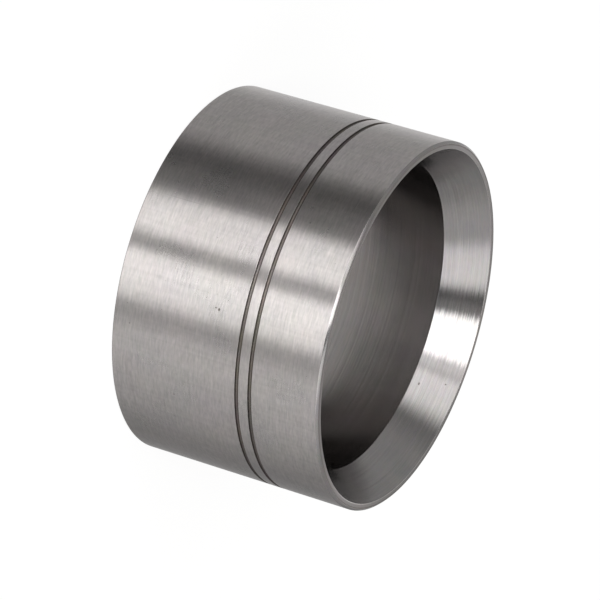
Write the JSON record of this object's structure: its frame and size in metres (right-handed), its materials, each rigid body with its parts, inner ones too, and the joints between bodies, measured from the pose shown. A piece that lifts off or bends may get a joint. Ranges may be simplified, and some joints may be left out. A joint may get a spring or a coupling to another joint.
{
  "type": "bushing",
  "caption": "Plain cylindrical steel sleeve bushing with a straight bore, a wide tapered lead-in at the mouth and narrow marker grooves round the outside.",
  "frame": {"origin": "centre of the rear face, where the bushing stands", "axes": "+Z along the bore axis, out of the mouth; X and Y are any two directions square to it, since the bushing is round"},
  "size_m": [0.0762, 0.0762, 0.046],
  "materials": {
    "ground_steel": "turned and ground bare steel, satin, with fine circumferential tool lines"
  },
  "bodies": {
    "root": {"bushing": "ground_steel"}
  },
  "joints": []
}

________________________________________

Objective - Extract each line from the listing above, please, and repeat it exactly.

Solution to the problem -
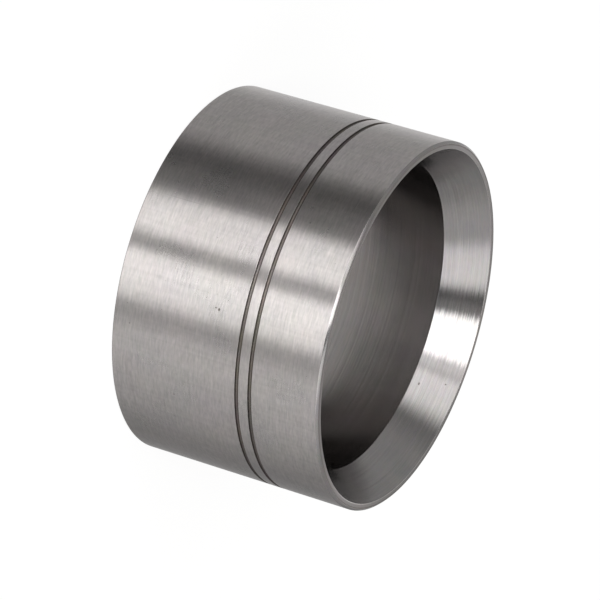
Write the JSON record of this object's structure: its frame and size in metres (right-handed), its materials, each rigid body with its parts, inner ones too, and the joints between bodies, measured from the pose shown. A piece that lifts off or bends may get a joint. Ranges may be simplified, and some joints may be left out. A joint may get a spring or a coupling to another joint.
{
  "type": "bushing",
  "caption": "Plain cylindrical steel sleeve bushing with a straight bore, a wide tapered lead-in at the mouth and narrow marker grooves round the outside.",
  "frame": {"origin": "centre of the rear face, where the bushing stands", "axes": "+Z along the bore axis, out of the mouth; X and Y are any two directions square to it, since the bushing is round"},
  "size_m": [0.0762, 0.0762, 0.046],
  "materials": {
    "ground_steel": "turned and ground bare steel, satin, with fine circumferential tool lines"
  },
  "bodies": {
    "root": {"bushing": "ground_steel"}
  },
  "joints": []
}